I voted for the vulcan also


----------



## AC_Black (Jan 11, 2007)

~S~
Victor for me, just like the Victor for the traditional role it play`s and love high altitude bomb runs LMAO


----------



## the lancaster kicks ass (Jan 12, 2007)

yes the victor is the best in that role and probably best overall, although the RAF did realise that they'd have to be going low level at some point, where the Vulcan comes in no.1............


----------



## Le Stuka (Jan 15, 2007)

Vulcan for me as it was a great aircraft, and was the only one to drop bombs in anger. Also the delta wings made it aerodynamically sound.


----------



## the lancaster kicks ass (Jan 17, 2007)

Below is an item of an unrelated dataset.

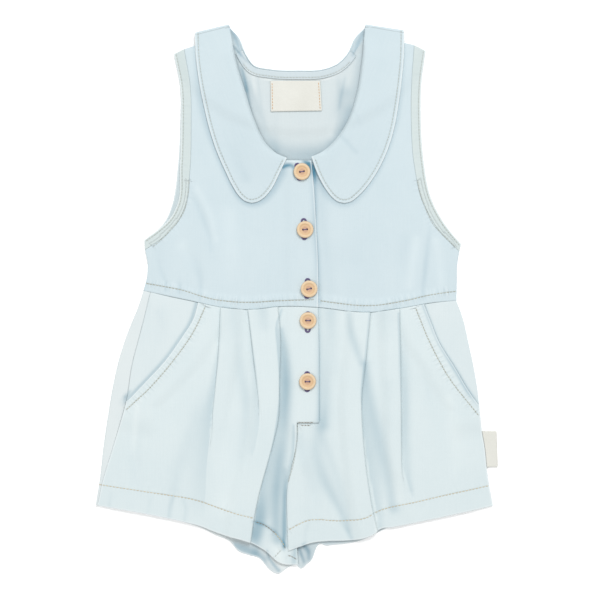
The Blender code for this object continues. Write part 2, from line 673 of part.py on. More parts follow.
def back_bodice():
    left = joined(armhole_seam(ARMHOLE_RIGHT), curve(SIDE_RIGHT, SIDE_POINTS))
    right = joined(armhole_seam(ARMHOLE_LEFT), curve(SIDE_LEFT, SIDE_POINTS))
    top = joined(
        curve(SHOULDER_RIGHT, SHOULDER_POINTS),
        curve(BACK_NECK_SEAM, BACK_NECK_POINTS),
        curve(SHOULDER_LEFT, SHOULDER_POINTS),
    )
    bottom = waist_stretch(SIDE_RIGHT[-1].x, SIDE_LEFT[-1].x, len(top))
    left[-1], right[-1] = bottom[0], bottom[-1]
    return patch(top, bottom, left, right)


def front_neck(fold, shoulder_point, centre_point):
    """Front neck seam beneath the collar, from the shoulder down to the placket."""
    inset = NECK_SEAM_INSET if fold is NECK_FOLD_LEFT else -NECK_SEAM_INSET
    seam = offset(curve(fold, 2 * FRONT_NECK_POINTS), inset)
    seam = seam[seam[:, 1] < shoulder_point.y - 1][1::3]
    return curve([shoulder_point] + list(seam[::-1]) + [centre_point], FRONT_NECK_POINTS)


def right_front_bodice():
    left = joined(armhole_seam(ARMHOLE_RIGHT), curve(SIDE_RIGHT, SIDE_POINTS))
    neck = front_neck(NECK_FOLD_RIGHT, SHOULDER_RIGHT[-1], NECK_CENTRE_RIGHT)
    centre = curve([NECK_CENTRE_RIGHT, PLACKET_BODICE[0]], CENTRE_POINTS)
    top = joined(curve(SHOULDER_RIGHT, SHOULDER_POINTS), neck, centre)
    right = curve(PLACKET_BODICE, len(left))
    bottom = waist_stretch(SIDE_RIGHT[-1].x, PLACKET_BODICE[-1].x, len(top))
    left[-1], right[-1] = bottom[0], bottom[-1]
    return patch(top, bottom, left, right)


def left_front_bodice():
    right = joined(armhole_seam(ARMHOLE_LEFT), curve(SIDE_LEFT, SIDE_POINTS))
    neck = front_neck(NECK_FOLD_LEFT, SHOULDER_LEFT[0], NECK_CENTRE_LEFT)[::-1]
    corner = (LAP_EDGE, NECK_CENTRE_LEFT.y - 1)
    centre = curve([corner, NECK_CENTRE_LEFT], CENTRE_POINTS)
    top = joined(centre, neck, curve(SHOULDER_LEFT, SHOULDER_POINTS))
    left = curve([corner, (LAP_EDGE, waist_y(LAP_EDGE))], len(right))
    bottom = waist_stretch(LAP_EDGE, SIDE_LEFT[-1].x, len(top))
    left[-1], right[-1] = bottom[0], bottom[-1]
    return patch(top, bottom, left, right)


# The collar: one strip from the right front corner, over both shoulders, to the left one.


def collar_columns():
    """Shares of the collar's width, close together at the neck, where it rolls."""
    roll = COLLAR_ROLL / COLLAR_WIDTH
    return np.concatenate([[0.0, roll / 2], np.linspace(roll, 1, COLLAR_COLUMNS)])


def at_shares(points, shares):
    fine = curve(points, FINE)
    where = shares * (len(fine) - 1)
    index = np.arange(len(fine))
    return np.column_stack([np.interp(where, index, fine[:, 0]), np.interp(where, index, fine[:, 1])])


def collar_front(front_edge, neck_fold, outer, height):
    """Front half of the collar from its corner to the shoulder, and the line it bends over at."""
    shares = collar_columns()
    fold_line = at_shares([neck_fold[-1], outer[-1]], shares)
    run = fold_line[-1] - fold_line[0]
    away = np.array([-run[1], run[0]]) / np.hypot(*run)
    away = away if away[1] > 0 else -away
    top = at_shares(front_edge, shares)
    z_fold = float(height(fold_line[3, 0], SHOULDER_RIGHT[-1].y)) + LAYER
    radius = (z_fold - ON_FLOOR) / 2
    bottom = fold_line - radius * away
    neck, rim = curve(neck_fold, COLLAR_FRONT_ROWS), curve(outer, COLLAR_FRONT_ROWS)
    neck[-1], rim[-1] = bottom[0], bottom[-1]
    plan = patch(top, bottom, neck, rim, shares)
    along = np.linspace(0, 1, len(plan))[:, None]
    z = height(plan[..., 0], plan[..., 1]) + LAYER + COLLAR_CLEAR
    width = shares * COLLAR_WIDTH
    crown = COLLAR_CROWN * smooth_step(width / CROWN_RISE)
    crown = crown * (1 - smooth_step((width - CROWN_RISE) / CROWN_FALL))
    drop = COLLAR_DROP * (1 - smooth_step(width / COLLAR_ROLL))
    level = smooth_step((along - COLLAR_LEVELS) / (1 - COLLAR_LEVELS))
    z = z + (crown - drop) * smooth_step(along / COLLAR_ENDS) * (1 - level)
    z = z * (1 - level) + z_fold * level
    return np.dstack([plan, z]), bottom, away, radius


def collar_bend(line, away, radius):
    """Rows of the half turn that takes the collar from on top of the shoulder to beneath it."""
    rows = []
    for step in range(1, BEND_STEPS + 1):
        angle = math.pi * step / (BEND_STEPS + 1)
        plan = line + radius * math.sin(angle) * away
        z = np.full(len(line), ON_FLOOR + radius * (1 + math.cos(angle)))
        rows.append(np.column_stack([plan, z]))
    return np.array(rows)


def collar():
    shares = collar_columns()
    right, right_line, right_away, right_radius = collar_front(
        COLLAR_FRONT_RIGHT, NECK_FOLD_RIGHT, COLLAR_OUTER_RIGHT, right_bodice_z
    )

    def under_left_collar(x, y):
        beside_placket = 1 - smooth_step((x - PLACKET_BODICE[1].x - LAYER) / LAP_RAMP)
        return left_bodice_z(x, y) + LAYER * beside_placket

    left, left_line, left_away, left_radius = collar_front(
        COLLAR_FRONT_LEFT, NECK_FOLD_LEFT, COLLAR_OUTER_LEFT, under_left_collar
    )
    angles = np.linspace(math.pi, 2 * math.pi, COLLAR_RIM_STEPS + 1)[1:-1]
    rim = [
        (
            COLLAR_CENTRE[0] + COLLAR_BACK_REACH[0] * math.cos(a),
            COLLAR_CENTRE[1] + COLLAR_BACK_REACH[1] * math.sin(a),
        )
        for a in angles
    ]
    neck = list(BACK_NECK_FOLD[1:-1])
    inner = curve([right_line[0]] + neck + [left_line[0]], COLLAR_BACK_ROWS)
    outer = curve([right_line[-1]] + rim + [left_line[-1]], COLLAR_BACK_ROWS)
    plan = patch(right_line, left_line, inner, outer, shares)
    along = np.linspace(0, 1, len(plan))[:, None]
    middle = smooth_step(along / COLLAR_ENDS) * smooth_step((1 - along) / COLLAR_ENDS)
    width = shares * COLLAR_WIDTH
    z = ON_FLOOR + LAYER * (1 - smooth_step(width / COLLAR_ROLL)) * middle
    back = np.dstack([plan, z])
    return np.concatenate([
        right,
        collar_bend(right_line, right_away, right_radius),
        back,
        collar_bend(left_line, left_away, left_radius)[::-1],
        left[::-1],
    ])


def neck_tape():
    """Tape over the seam inside the back of the neck."""
    fold = curve(BACK_NECK_FOLD, FINE)
    fold = curve(fold[fold[:, 1] < NECK_TAPE_TOP][::TAPE_POINTS // 2], TAPE_POINTS)
    near, far = (offset(fold, distance) for distance in NECK_TAPE)
    return np.stack([near, (near + far) / 2, far], axis=1)


def rectangle(corners, rows, columns):
    """Grid over a four-sided piece, whose corners run clockwise from the upper left."""
    a, b, c, d = (np.array(corner) for corner in corners)
    u = np.linspace(0, 1, columns)[None, :, None]
    v = np.linspace(0, 1, rows)[:, None, None]
    return (1 - v) * ((1 - u) * a + u * b) + v * ((1 - u) * d + u * c)


def side_label():
    """Loop of tape in the left side seam, folded at its outer end."""
    upper_far, lower_far = (np.array(end) for end in SIDE_LABEL_FOLD)
    hip = curve(HIP_LEFT, FINE)
    lift = SIDE_LABEL_WALL + GAP
    turn = np.linspace(-90, 90, FOLD_STEPS + 2) * math.pi / 180
    rows = []
    for share in np.linspace(0, 1, SIDE_LABEL_ROWS):
        far = upper_far + share * (lower_far - upper_far)
        near_x = outline_x(hip, far[1]) + GAP
        bend_x = far[0] - (SIDE_LABEL_WALL + lift) / 2
        middle_x = (near_x + bend_x) / 2
        bend = [bend_x + lift / 2 * math.cos(angle) for angle in turn]
        x = np.array([near_x, middle_x] + bend + [middle_x, near_x])
        z = [0.0, 0.0] + [lift / 2 * (1 + math.sin(angle)) for angle in turn] + [lift, lift]
        y = np.full(len(x), far[1])
        rows.append(np.column_stack([x, y, np.array(z) + SIDE_LABEL_WALL / 2]))
    return np.array(rows)


# Buttons.


def button_profile():
    """Half section of a button, down its outer side from the middle of its dished top."""
    top, dish = BUTTON_HEIGHT, BUTTON_HEIGHT - BUTTON_DISH
    inner = BUTTON_RADIUS - BUTTON_RIM
    return [
        (0.0, dish), (inner - BUTTON_EDGE, dish), (inner, top - BUTTON_EDGE / 4),
        (inner + BUTTON_EDGE / 2, top), (BUTTON_RADIUS - BUTTON_EDGE, top),
        (BUTTON_RADIUS, top - BUTTON_EDGE), (BUTTON_RADIUS, BUTTON_EDGE),
        (BUTTON_RADIUS - BUTTON_EDGE, 0.0), (0.0, 0.0),
    ]


def hole_cutter(name, at, height, collection):
    work = bmesh.new()
    bmesh.ops.create_cone(
        work, cap_ends=True, segments=BUTTON_HOLE_STEPS, radius1=BUTTON_HOLE_RADIUS * MM,
        radius2=BUTTON_HOLE_RADIUS * MM, depth=4 * BUTTON_HEIGHT * MM,
    )
    mesh = bpy.data.meshes.new(name)
    work.to_mesh(mesh)
    work.free()
    cutter = bpy.data.objects.new(name, mesh)
    cutter.location = (at[0] * MM, at[1] * MM, height * MM)
    cutter.hide_render = True
    cutter.display_type = "WIRE"
    collection.objects.link(cutter)
    return cutter


def button(name, place, height, material, collection, cutters):
    profile = button_profile()
    mesh = bpy.data.meshes.new(name)
    points = [(x * MM, 0.0, z * MM) for x, z in profile]
    mesh.from_pydata(points, [(i, i + 1) for i in range(len(points) - 1)], [])
    mesh.materials.append(material)
    made = bpy.data.objects.new(name, mesh)
    made.location = (place.x * MM, place.y * MM, height * MM)
    collection.objects.link(made)
    turned = made.modifiers.new("Turned", "SCREW")
    turned.steps = turned.render_steps = BUTTON_STEPS
    turned.use_merge_vertices = True
    turned.merge_threshold = SCREW_MERGE
    for side in (-1, 1):
        at = (place.x + side * BUTTON_HOLE_SPACING / 2, place.y)
        hole = made.modifiers.new("Hole", "BOOLEAN")
        hole.operation = "DIFFERENCE"
        hole.object = hole_cutter(f"{name}_hole_{side}", at, height, cutters)
    return made


def placket_top(place):
    """Lowest height at which a button clears the cloth under it."""
    angles = np.linspace(0, 2 * math.pi, BUTTON_STEPS)
    x = place.x + BUTTON_RADIUS * np.cos(angles)
    y = place.y + BUTTON_RADIUS * np.sin(angles)
    if place.y > waist_y(place.x):
        middle = right_bodice_z(x, np.maximum(y, waist_y(x)))
    else:
        middle = ON_FLOOR + LAYER + lap(x) + leg_air(x, y)
    return float(middle.max()) + WALL / 2 + GAP


def material(name, look):
    *colour, roughness = look
    made = bpy.data.materials.new(name)
    made.use_nodes = True
    shader = made.node_tree.nodes["Principled BSDF"]
    shader.inputs["Base Color"].default_value = (*colour, 1.0)
    shader.inputs["Roughness"].default_value = roughness
    shader.inputs["Metallic"].default_value = 0.0
    made.diffuse_color = (*colour, 1.0)
    return made


def clear_scene():
    for leftover in list(bpy.data.objects):
        bpy.data.objects.remove(leftover)


def new_collection(name):
    made = bpy.data.collections.new(name)
    bpy.context.scene.collection.children.link(made)
    return made


def main():
    clear_scene()
    garment = new_collection("short_jumpsuit")
    cutters = new_collection("cutters")
    denim = material("denim", DENIM)
    inside = material("denim_inside", DENIM_INSIDE)
    label = material("label_cloth", LABEL_CLOTH)
    wood = material("wood", WOOD)

    flat_sheet("back_bodice", back_bodice(), back_bodice_z, inside, garment)
    flat_sheet("front_bodice_right", right_front_bodice(), right_bodice_z, denim, garment)
    flat_sheet("front_bodice_left", left_front_bodice(), left_bodice_z, denim, garment)
    for side, armhole, outward in (("right", ARMHOLE_RIGHT, 1), ("left", ARMHOLE_LEFT, -1)):
        front = armhole_band(armhole, 0.0, outward)
        back = armhole_band(armhole, 1.0, outward)
        flat_sheet(f"armhole_band_front_{side}", front, left_bodice_z, denim, garment)
        flat_sheet(f"armhole_band_back_{side}", back, back_bodice_z, inside, garment)
    sheet("collar", collar(), WALL, denim, garment)
    flat_sheet("neck_tape", neck_tape(), on_back_z, inside, garment)
    label_plan = rectangle(NECK_LABEL, *NECK_LABEL_GRID)
    flat_sheet("neck_label", label_plan, on_back_z, label, garment, NECK_LABEL_WALL)

    sheet("shorts_front_right", right_front_leg(), WALL, denim, garment)
    sheet("shorts_front_left", left_front_leg(), WALL, denim, garment)
    sheet("shorts_back_right", right_back_leg(), WALL, denim, garment)
    sheet("shorts_back_left", left_back_leg(), WALL, denim, garment)
    pocket = pocket_side(POCKET_RIGHT, SEAM_RIGHT, FRONT_HEM_RIGHT, 1)
    sheet("pocket_side_right", pocket, WALL, denim, garment)
    pocket = pocket_side(POCKET_LEFT, HIP_LEFT, FRONT_HEM_LEFT, -1)
    sheet("pocket_side_left", pocket, WALL, denim, garment)
    sheet("side_label", side_label(), SIDE_LABEL_WALL, label, garment)

    for number, place in enumerate(BUTTONS, start=1):
        button(f"button_{number}", place, placket_top(place), wood, garment, cutters)


main()
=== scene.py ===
"""How a child's short sleeveless jumpsuit in pale washed denim looks, lying flat with its front up.

X runs across the garment towards the wearer's left, Y from the hems to the neck, and Z up from the
surface that it lies on. Sizes are millimetres until MM turns them into metres. The first half
repeats the construction of the cloth pieces, more finely. The second half gives them thickness,
creases, seams, stitches and materials, and sets the light and the camera.
"""

import math
from collections import namedtuple

import bmesh
import bpy
import numpy as np
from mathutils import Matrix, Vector
from mathutils.bvhtree import BVHTree

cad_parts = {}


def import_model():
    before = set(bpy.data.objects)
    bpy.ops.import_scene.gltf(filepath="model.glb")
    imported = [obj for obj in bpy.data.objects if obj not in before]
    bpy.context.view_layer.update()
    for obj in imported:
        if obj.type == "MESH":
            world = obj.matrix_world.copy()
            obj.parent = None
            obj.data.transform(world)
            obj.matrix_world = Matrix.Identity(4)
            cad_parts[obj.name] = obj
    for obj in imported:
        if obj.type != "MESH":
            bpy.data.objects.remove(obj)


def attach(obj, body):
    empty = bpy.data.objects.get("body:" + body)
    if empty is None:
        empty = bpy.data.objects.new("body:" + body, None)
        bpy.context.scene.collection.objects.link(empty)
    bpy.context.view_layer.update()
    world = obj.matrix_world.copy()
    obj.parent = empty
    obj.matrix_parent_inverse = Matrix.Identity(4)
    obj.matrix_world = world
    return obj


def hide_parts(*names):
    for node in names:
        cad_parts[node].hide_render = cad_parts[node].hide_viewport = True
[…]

yes i think we'll go round in circles on this one, it's between your personal favourite and the best..........


----------



## ndicki (Jan 25, 2007)

If the Vulcan had not been the best, why was it then the only one to be kept in the bomber role until the end of its career?


----------



## the lancaster kicks ass (Jan 26, 2007)

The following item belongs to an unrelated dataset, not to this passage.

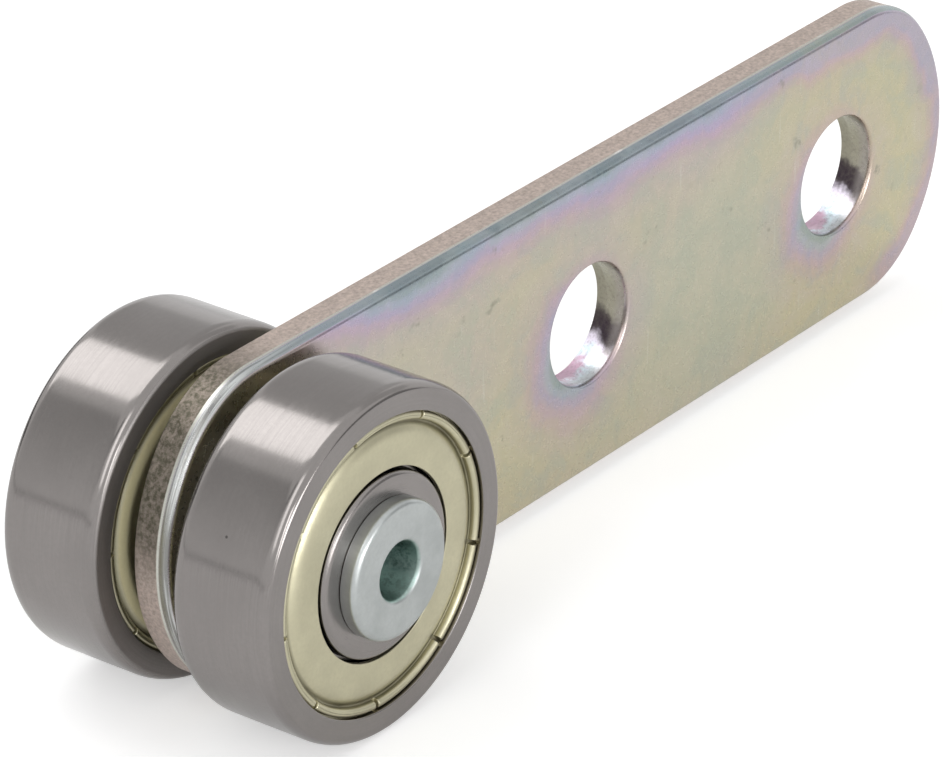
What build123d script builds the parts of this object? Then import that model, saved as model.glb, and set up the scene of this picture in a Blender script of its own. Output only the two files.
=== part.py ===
from build123d import *

import os
from math import cos, isclose, pi, sin, sqrt

# Twin roller wheel on a flat strap. Two shielded ball bearings sit on one axle rivet,
# one on each side of a blanked steel strap, and a spacer washer keeps each of them
# clear of it. The origin is where the axle's centre line crosses the strap's middle
# plane, +X runs along the strap to its two fixing holes, +Y along the axle away from
# the plain rivet head, and +Z is up. All lengths are in millimetres.

# Strap
strap_thickness = 2.5
strap_width = 20.4
strap_near_reach = 8.85
strap_far_reach = 71.35
strap_end_flattening = 1.3
strap_corner_inset = 2.4
strap_edge_roll = 0.5
fixing_hole_diameter = 8.0
fixing_hole_roll = 0.25
first_hole_distance = 31.9
hole_spacing = 27.1

# Axle rivet
shank_clearance = 0.03
strap_bore_clearance = 0.05
head_overhang = 0.82
head_thickness = 1.1
head_edge_radius = 0.3
head_hole_diameter = 3.3
head_hole_depth = 2.6
head_hole_flare = 0.25
closed_head_overhang = 0.9
closed_head_thickness = 1.2
closed_head_crown = 0.35

# Spacer washers
front_spacer_width = 2.0
rear_spacer_width = 1.3
spacer_wall = 1.7
spacer_edge = 0.2
spacer_clearance = 0.05

# Bearing rings
bearing_diameter = 22.0
bearing_bore = 7.0
bearing_width = 7.0
ring_corner_height = 0.4
ring_corner_width = 0.7
bore_chamfer = 0.3
outer_land_gap = 1.2
inner_land_gap = 1.25
inner_step_depth = 0.35
inner_step_chamfer = 0.2

# Balls and their tracks. The balls' share is of the room between bore and tread.
ball_share = 0.2646
ball_count = 7
ball_clearance = 0.05
track_conformity = 1.05

# Shields, with depths counted from the rings' end face
shield_thickness = 0.3
shield_face_depth = 0.2
shield_bore_gap = 0.4
shield_shoulder_slope = 0.22
shield_valley_depth = 0.6
shield_valley_width = 0.22
shield_curl_slope = 0.1
shield_curl_width = 0.45
shield_slit_count = 9
shield_slit_width = 0.26
shield_slit_start = 25.0
seat_wall = 1.7
seat_clearance = 0.07
seat_groove_height = 0.25
seat_groove_width = 0.4
seat_groove_depth = 0.42

# Cage: two pressed ribbons riveted together between the balls
cage_sheet = 0.3
cage_inner_clearance = 0.4
cage_outer_clearance = 0.35
pocket_clearance = 0.1
cage_rivet_diameter = 0.7
cage_rivet_head_diameter = 1.0
cage_rivet_head_height = 0.2
cage_rivet_clearance = 0.03

# Worked out from the values above
strap_half = strap_thickness / 2
bearing_half = bearing_width / 2
bearing_radius = bearing_diameter / 2
pitch_diameter = (bearing_diameter + bearing_bore) / 2
ball_diameter = ball_share * (bearing_diameter - bearing_bore)
outer_land_diameter = pitch_diameter + 2 * outer_land_gap
inner_land_diameter = pitch_diameter - 2 * inner_land_gap
inner_step_diameter = inner_land_diameter - 2 * inner_step_depth
seat_diameter = bearing_diameter - 2 * seat_wall
shield_bore_diameter = inner_step_diameter + 2 * shield_bore_gap
head_diameter = bearing_bore + 2 * head_overhang
closed_head_diameter = bearing_bore + 2 * closed_head_overhang
spacer_diameter = bearing_bore + 2 * spacer_wall
ball_radius = ball_diameter / 2
pitch_radius = pitch_diameter / 2
track_radius = ball_radius * track_conformity
outer_track_bottom = pitch_radius + ball_radius + ball_clearance
inner_track_bottom = pitch_radius - ball_radius - ball_clearance
front_bearing_centre = -(strap_half + front_spacer_width + bearing_half)
rear_bearing_centre = strap_half + rear_spacer_width + bearing_half
front_end_face = front_bearing_centre - bearing_half
rear_end_face = rear_bearing_centre + bearing_half
shank_radius = bearing_bore / 2 - shank_clearance
seat_depth = shield_valley_depth + shield_thickness + seat_clearance
cage_inner_radius = inner_land_diameter / 2 + cage_inner_clearance
cage_outer_radius = outer_land_diameter / 2 - cage_outer_clearance
pocket_radius = ball_radius + pocket_clearance
cage_block = 2 * (cage_outer_radius - cage_inner_radius)

os.makedirs("parts", exist_ok=True)


def section_rectangle(inner_radius, outer_radius, low, high, mode=Mode.ADD):
    """Rectangle of a turned section, with X the radius and Y the place along the axle."""
    with Locations(((inner_radius + outer_radius) / 2, (low + high) / 2)):
        Rectangle(outer_radius - inner_radius, high - low, mode=mode)


def ball_angle(index):
    """Angle in degrees of a ball about the axle, the first one at the top."""
    return 90 + index * 360 / ball_count


# Strap: blanked from flat bar, so its front edge is rolled over and its back edge sharp
end_half = strap_width / 2
strap_end_radius = end_half + strap_end_flattening
strap_corner_radius = end_half - strap_corner_inset
end_bulge = sqrt(strap_end_radius**2 - end_half**2)
near_corner_x = strap_end_radius - strap_near_reach - end_bulge
far_corner_x = strap_far_reach - strap_end_radius + end_bulge
with BuildPart() as strap:
    with BuildSketch(Plane.XZ) as strap_blank:
        with BuildLine() as strap_outline:
            Line((near_corner_x, end_half), (far_corner_x, end_half))
            ThreePointArc((far_corner_x, end_half), (strap_far_reach, 0), (far_corner_x, -end_half))
            Line((far_corner_x, -end_half), (near_corner_x, -end_half))
            ThreePointArc((near_corner_x, -end_half), (-strap_near_reach, 0), (near_corner_x, end_half))
        make_face()
        fillet(strap_blank.vertices(), strap_corner_radius)
        Circle(shank_radius + strap_bore_clearance, mode=Mode.SUBTRACT)
        with Locations((first_hole_distance, 0), (first_hole_distance + hole_spacing, 0)):
            Circle(fixing_hole_diameter / 2, mode=Mode.SUBTRACT)
    extrude(amount=strap_half, both=True)
    front_face = strap.faces().sort_by(Axis.Y)[0]
    fillet(front_face.outer_wire().edges(), strap_edge_roll)
    front_face = strap.faces().sort_by(Axis.Y)[0]
    hole_rims = [
        rim
        for rim in front_face.edges().filter_by(GeomType.CIRCLE)
        if isclose(rim.radius, fixing_hole_diameter / 2, abs_tol=1e-4)
        and rim.arc_center.X > first_hole_distance / 2
    ]
    fillet(hole_rims, fixing_hole_roll)
strap.part.label = "strap"
export_step(strap.part, "parts/strap.step")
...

because she was better at low level where the RAf realised they'd have to fly as conventional bombers were too easy a target, and the others were finding more use in other areas- the plan was to retire the Vulcan before the Falklands as it was they were retired from the bombing role not long later..........


----------



## NSS (Jan 28, 2007)

My father was on Valiants during the British atomic bomb tests at Christmas Island, so for me thats what it has to be..


----------



## the lancaster kicks ass (Jan 31, 2007)

that is a plus in her favour but from a technical point of view she was lagging slightly behind the others........


----------



## aggle (Feb 2, 2007)

It's got be the Vulcan considering the length of service. I will always remember being quite amazed as a teenager at an airshow how I could feel the vibrations in my stomach as a Vulcan did a " touch and go ". I remember when one of the early ones flew out to Australia on what was probably a promotional tour, but crashed on its return to the UK - very late fifties I'm guessing.


----------



## the lancaster kicks ass (Feb 3, 2007)

she certainly is the most well known and most loved..............


----------



## helmitsmit (Feb 6, 2007)

I think Vulcan also. Mainly because it operated in the Falklands war in the aggressive role. Also it was more stable at low-level and could withstand low-level combat flying better. At high altitude I would probably choose the victor as it was extremely agile and then the valiant. 

I'm reading Vulcan 607 at the moment... very interesting. Great book.


----------



## f for freddy (Feb 11, 2007)

slighty of track but can always remember XH508 making her last apperance at the Mildenhall Air Show, not many time my yank mates were speechless, then one god if we had a plane like that we'd keep her flying.
Lets hope she gets there again, has to be the Vulcan for me what a crowd pleaser.


----------



## CDRyan (Feb 16, 2007)

Absolutely no contest... The Vulcan wins my vote.

Lowest radar cross-section, greatest versatility, strongest airframe, best chance of survival in a shooting war.

It is also by far the prettiest of the three.. and you know what they say.. what looks right flies right.

Chris Ryan


----------